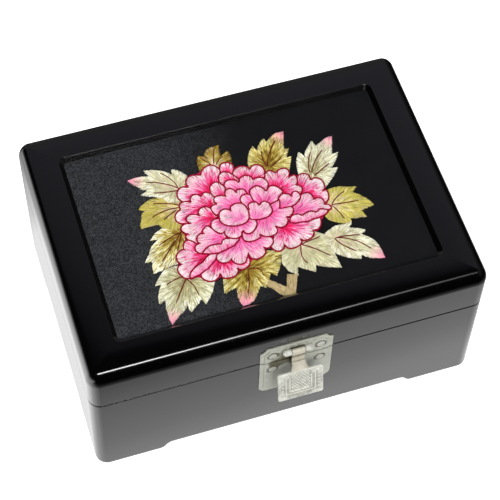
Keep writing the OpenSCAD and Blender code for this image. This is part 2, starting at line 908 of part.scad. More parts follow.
module catch_slot() {
    low = seam_z - catch_down - catch_t - fit_gap;
    translate([-catch_w * half - fit_gap, -plate_full_t - over, low])
        cube([catch_w + 2 * fit_gap, plate_full_t + 2 * over, catch_t + 2 * fit_gap]);
}

module clasp_catch() {
    color(nickel) stand() at_clasp() {
        translate([-catch_w * half, -catch_out, seam_z - catch_down - catch_t])
            cube([catch_w, catch_out, catch_t]);
        translate([-catch_w * half, -catch_out, seam_z - catch_down - catch_t])
            cube([catch_w, catch_t, catch_t + catch_lip]);
    }
}

module clasp_pin() {
    color(nickel) stand() at_clasp() {
        barrel_bar(clasp_pin_r, barrel_l + 2 * clasp_head_t);
        for (side = [-1, 1])
            translate([side * (barrel_l + clasp_head_t) * half, 0, 0])
                barrel_bar(clasp_head_r, clasp_head_t);
    }
}

module clasp_screws(up) {
    color(nickel) stand() at_clasp_screws(up) difference() {
        countersunk(screw_head_r, screw_r, screw_l, screw_dome);
        translate([0, 0, screw_dome]) cross_slot(screw_head_r);
    }
}

module clasp_lid_screws() {
    clasp_screws(1);
}

module clasp_base_screws() {
    clasp_screws(-1);
}

// One side of a strip of thickness t along a bent line, mitred at the bends; side is 1 or -1
function strip_side(points, t, side) = [
    for (i = [0 : len(points) - 1])
        let (
            before = i == 0 ? points[1] - points[0] : points[i] - points[i - 1],
            after = i == len(points) - 1 ? before : points[i + 1] - points[i],
            across = [-before[1], before[0]] / norm(before),
            mitre = across + [-after[1], after[0]] / norm(after)
        )
            points[i] + mitre * side * t * half / (mitre * across)
];

module bent_strip(points, t) {
    polygon(concat(strip_side(points, t, 1), backwards(strip_side(points, t, -1))));
}

module hasp_arm() {
    color(nickel) stand() at_clasp() difference() {
        union() {
            barrel_bar(barrel_r, tongue_w);
            translate([0, -barrel_out, barrel_z]) along_x(tongue_w) bent_strip([
                [-tongue_out, 0], [-bend_out, -bend_down], [-back_out, -back_down],
                [-neck_out, -neck_down]
            ], tongue_t);
        }
        barrel_bar(clasp_pin_r + fit_gap, tongue_w + 2 * over);
    }
}

// Raised pattern of the square plate, flat, middle of the top edge at the origin, Y downwards
module face_pattern() {
    dot_r = rim_w * half;
    difference() {
        translate([-face_w * half, 0]) square([face_w, face_h]);
        translate([-face_w * half + rim_w, rim_w]) square([face_w - 2 * rim_w, face_h - 2 * rim_w]);
    }
    dots = floor((face_h - 2 * dot_inset) / dot_pitch);
    for (side = [-1, 1], i = [0 : dots])
        translate([side * (face_w * half - dot_inset), dot_inset + i * (face_h - 2 * dot_inset) / dots])
            circle(dot_r, $fn = 24);
    for (ring = [0, 1]) {
        inset = fret_inset + ring * fret_step;
        for (side = [-1, 1])
            translate([side * (face_w * half - inset) - fret_w * half, inset - rim_w])
                square([fret_w, face_h - 2 * inset + rim_w]);
        translate([-face_w * half + inset, face_h - inset - fret_w])
            square([face_w - 2 * inset, fret_w]);
    }
    field_inset = fret_inset + 2 * fret_step - rim_w * half;
    field_w = face_w - 2 * field_inset;
    field_low = face_h - fret_inset - 2 * fret_step;
    row_pitch = (field_low - 2 * rim_w) / weave_rows;
    bar_pitch = field_w / weave_cols;
    for (row = [0 : weave_rows - 1], col = [0 : weave_cols - 1])
        translate([
            -field_w * half + (col + (row % 2) * half * half + half * half) * bar_pitch,
            2 * rim_w + row * row_pitch
        ]) square([bar_pitch * half, row_pitch * half]);
}

module hasp_plate() {
    color(nickel) stand() at_clasp() translate([0, -barrel_out, barrel_z]) {
        translate([0, -face_out, -face_down]) rotate([-face_tilt, 0, 0]) {
            translate([-face_w * half, -face_t, -face_h]) cube([face_w, face_t, face_h]);
            translate([0, -face_t + over, 0]) mirror([0, 0, 1]) rotate([90, 0, 0])
                linear_extrude(relief + over) face_pattern();
        }
        neck_plate();
    }
}

// Tapered neck of the square plate, which lies on the front of the tongue's lower bend
module neck_plate() {
    neck_l = norm([neck_out - back_out, neck_down - back_down]);
    translate([0, -back_out, -back_down]) rotate([-neck_angle, 0, 0])
        translate([0, -tongue_t * half, 0]) rotate([90, 0, 0]) linear_extrude(neck_t)
            polygon([
                [-neck_top_w * half, -tongue_t], [neck_top_w * half, -tongue_t],
                [neck_foot_w * half, -neck_l - neck_over], [-neck_foot_w * half, -neck_l - neck_over]
            ]);
}

lid_top_frame();
lid_front_rail();
lid_back_rail();
lid_left_rail();
lid_right_rail();
panel_board();
silk_panel();
peony_leaves();
peony_stem();
peony_petals();
lid_mirror();
mirror_surround();
lid_liner();
base_front_wall();
base_back_wall();
base_left_wall();
base_right_wall();
base_floor();
floor_liner();
wall_liner();
ring_rolls();
long_divider();
cross_divider();
short_divider();
hinge_base_leaves();
hinge_lid_leaves();
hinge_pins();
hinge_base_screws();
hinge_lid_screws();
clasp_lid_plate();
clasp_base_plate();
clasp_catch();
clasp_pin();
clasp_lid_screws();
clasp_base_screws();
hasp_arm();
hasp_plate();
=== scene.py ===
"""Looks of a lacquered keepsake box with an embroidered silk panel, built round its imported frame."""

import logging
import math
from collections.abc import Callable, Iterable, Sequence
from dataclasses import dataclass
from enum import Enum
from functools import cache

import bmesh
import bpy
import numpy as np
from mathutils import Matrix, Vector


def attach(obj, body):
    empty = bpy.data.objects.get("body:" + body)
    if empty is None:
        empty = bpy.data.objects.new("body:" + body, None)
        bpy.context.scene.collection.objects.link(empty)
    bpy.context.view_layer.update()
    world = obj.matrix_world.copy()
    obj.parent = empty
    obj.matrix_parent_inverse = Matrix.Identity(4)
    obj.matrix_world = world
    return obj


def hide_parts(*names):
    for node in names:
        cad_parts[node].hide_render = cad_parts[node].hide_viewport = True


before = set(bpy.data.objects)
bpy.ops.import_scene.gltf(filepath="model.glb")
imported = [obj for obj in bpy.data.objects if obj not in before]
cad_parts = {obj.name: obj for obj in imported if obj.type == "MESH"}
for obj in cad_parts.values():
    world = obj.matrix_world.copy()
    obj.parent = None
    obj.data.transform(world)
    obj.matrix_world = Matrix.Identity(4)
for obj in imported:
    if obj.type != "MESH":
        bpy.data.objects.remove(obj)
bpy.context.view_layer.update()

log = logging.getLogger("keepsake_box")
MM = 0.001
LEVEL = 0.02
ON_FACE = 0.05
Colour = tuple[float, float, float]
Socket = bpy.types.NodeSocket
Pairs = tuple[tuple[float, float], ...]


def linear(red: float, green: float, blue: float) -> Colour:
    """Turns a colour of 0 to 255 a channel, as it is seen, into the linear one that a shader takes.

    Args:
        red, green, blue: the seen colour's channels.

    Returns:
        The linear colour, 0 to 1 a channel.
    """
    shares = (channel / 255 for channel in (red, green, blue))
    return tuple(c / 12.92 if c <= 0.04045 else ((c + 0.055) / 1.055) ** 2.4 for c in shares)


# ---------------------------------------------------------------- shaders


class Signal:
    """A number socket of a shader. Sums and products of signals add Math nodes."""

    def __init__(self, shader: "Shader", socket: Socket) -> None:
        """Wraps a socket of a shader."""
        self.shader = shader
        self.socket = socket

    def math(self, operation: str, *values: "Signal | float") -> "Signal":
        """Adds a Math node on the values, in their order, and returns its result."""
        inputs = dict(enumerate(values))
        return self.shader.signal("ShaderNodeMath", {"operation": operation}, inputs)

    def __add__(self, other: "Signal | float") -> "Signal":
        """Adds a signal or number."""
        return self.math("ADD", self, other)

    def __sub__(self, other: "Signal | float") -> "Signal":
        """Subtracts a signal or number."""
        return self.math("SUBTRACT", self, other)

    def __rsub__(self, other: float) -> "Signal":
        """Subtracts this signal from a number."""
        return self.math("SUBTRACT", other, self)

    def __mul__(self, other: "Signal | float") -> "Signal":
        """Multiplies by a signal or number."""
        return self.math("MULTIPLY", self, other)

    __radd__ = __add__
    __rmul__ = __mul__

    def wave(self) -> "Signal":
        """The sine, moved into 0 to 1."""
        return self.math("SINE", self) * 0.5 + 0.5

    def at_most(self, other: "Signal | float") -> "Signal":
        """The lesser of this signal and another."""
        return self.math("MINIMUM", self, other)

    def at_least(self, other: "Signal | float") -> "Signal":
        """The greater of this signal and another."""
        return self.math("MAXIMUM", self, other)

    def size(self) -> "Signal":
        """The signal without its sign."""
        return self.math("ABSOLUTE", self)

    def fade(self, start: float, end: float) -> "Signal":
        """Turns start to end smoothly into 0 to 1."""
        inputs = {0: self, 1: start, 2: end, 3: 0.0, 4: 1.0}
        return self.shader.signal("ShaderNodeMapRange", {"interpolation_type": "SMOOTHSTEP"}, inputs)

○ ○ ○

WORK TO BE COMPLETED
Quote the lines that begin at the line containing "lid_top_frame();" and end at the line containing "obj.parent = None", keeping both of those lines.

TASK SOLUTION
lid_top_frame();
lid_front_rail();
lid_back_rail();
lid_left_rail();
lid_right_rail();
panel_board();
silk_panel();
peony_leaves();
peony_stem();
peony_petals();
lid_mirror();
mirror_surround();
lid_liner();
base_front_wall();
base_back_wall();
base_left_wall();
base_right_wall();
base_floor();
floor_liner();
wall_liner();
ring_rolls();
long_divider();
cross_divider();
short_divider();
hinge_base_leaves();
hinge_lid_leaves();
hinge_pins();
hinge_base_screws();
hinge_lid_screws();
clasp_lid_plate();
clasp_base_plate();
clasp_catch();
clasp_pin();
clasp_lid_screws();
clasp_base_screws();
hasp_arm();
hasp_plate();
=== scene.py ===
"""Looks of a lacquered keepsake box with an embroidered silk panel, built round its imported frame."""

import logging
import math
from collections.abc import Callable, Iterable, Sequence
from dataclasses import dataclass
from enum import Enum
from functools import cache

import bmesh
import bpy
import numpy as np
from mathutils import Matrix, Vector


def attach(obj, body):
    empty = bpy.data.objects.get("body:" + body)
    if empty is None:
        empty = bpy.data.objects.new("body:" + body, None)
        bpy.context.scene.collection.objects.link(empty)
    bpy.context.view_layer.update()
    world = obj.matrix_world.copy()
    obj.parent = empty
    obj.matrix_parent_inverse = Matrix.Identity(4)
    obj.matrix_world = world
    return obj


def hide_parts(*names):
    for node in names:
        cad_parts[node].hide_render = cad_parts[node].hide_viewport = True


before = set(bpy.data.objects)
bpy.ops.import_scene.gltf(filepath="model.glb")
imported = [obj for obj in bpy.data.objects if obj not in before]
cad_parts = {obj.name: obj for obj in imported if obj.type == "MESH"}
for obj in cad_parts.values():
    world = obj.matrix_world.copy()
    obj.parent = None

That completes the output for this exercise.